What exactly would you consider within the realm of realistic in forcing toon pile-its to do what real life pilots had to do? You honestly believe airplanes were flown full throttle from the time they took off until they landed hours later? It's not done now with modern airplanes, military or civilian...throttle up to take off, continue until you have attained assigned altitude, level out, throttle back and maintain safe cruising speed.

Safe operation was taught for a reason, because in testing prior to production, and sometimes on the front lines...failures occurred...not 100% of the time but enough to make it into flight instruction manuals as a warning. Aside from the well documented engine failures on the B-29...September 2, 1943, TBD-1 #0353 ditched eight miles off the coast of Miami. Again the cause was engine failure...27 airmen lost in the June 1945 crash of RAF Liberator JT985 flown by a Canadian crew. Bound for the Pacific battlefront, the Liberator went down with engine failure along the Dorset coast...Flight Leader Robert Nelson of the 29th Troop Carrier Squadron who led his flight of three C-47s into combat all alone. They were delayed by an engine failure...(excerpt from a published radio interview with WWII era WASPS - Women Airforce Service Pilots) ETHEL MEYER FINLEY: Thirty-eight women were killed in either training or assignments. Evelyn Sharp out in Oklahoma, that was an engine failure-a P-38. There was one out of Shaw Field. She was out testing a BT-13. They found her; she had crashed. Some of them were pilot error and some were engine problems, and some were collisions.
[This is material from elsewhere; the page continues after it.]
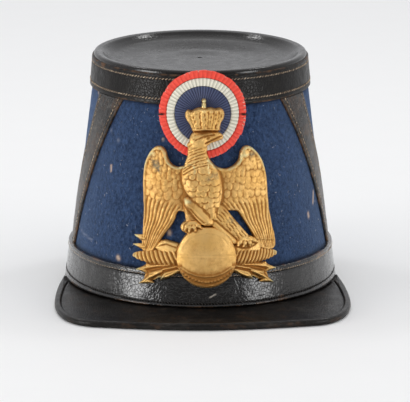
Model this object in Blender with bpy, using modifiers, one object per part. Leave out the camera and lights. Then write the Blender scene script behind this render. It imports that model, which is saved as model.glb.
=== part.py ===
"""A shako: a tapered oval cap of blue cloth with black leather bands, a dished leather crown,
a leather peak, V-shaped leather side strips, a pleated cockade and a gilt eagle plate.

Metres, +Z up. The wearer looks along -Y, and +X is to the right in a view from the front.
The origin is on the table under the middle of the whole hat, peak and all.
"""
from math import atan2, ceil, cos, pi, radians, sin

import bmesh
import bpy
from mathutils import Matrix, Vector
from mathutils.geometry import interpolate_bezier

MM = 0.001

# Cap body
height = 143.8 * MM            # table to the crown's ridge, at the sides
crown_tip = 2.2 * MM           # the rim is this much lower in front and higher behind
base_width = 165.2 * MM        # outside of the cloth at table height
base_depth = 193.0 * MM
top_width = 128.2 * MM         # outside of the cloth at ridge height
top_depth = 143.5 * MM
cloth_thickness = 2.5 * MM
gap = 0.3 * MM                 # clearance between neighbouring pieces
turn_steps = 72                # columns round the cap

# Leather bands
bottom_band_height = 25.0 * MM
bottom_band_thickness = 2.5 * MM
band_hem_height = 3.5 * MM     # folded edge along the top of the bottom band
band_hem_rise = 0.5 * MM
top_band_height = 17.9 * MM
top_band_drop = 2.4 * MM       # the band's top edge is this far below the crown's ridge
top_band_thickness = 1.4 * MM
top_band_lean = 0.6 * MM       # the top band leans out by this along its top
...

And it was rather a sobering thing, but I don't know that it affected anybody's desire to go out right away again...

I can find this stuff all day long...  :neener:


Yes there is, and I've posted it enough times that I'm not going to repeat it again...and I agree, some small changes in engine management would be nice.

but it does not say, the engine failure was due to the pilot using WEP for a minute or more over pilot books recommended usage.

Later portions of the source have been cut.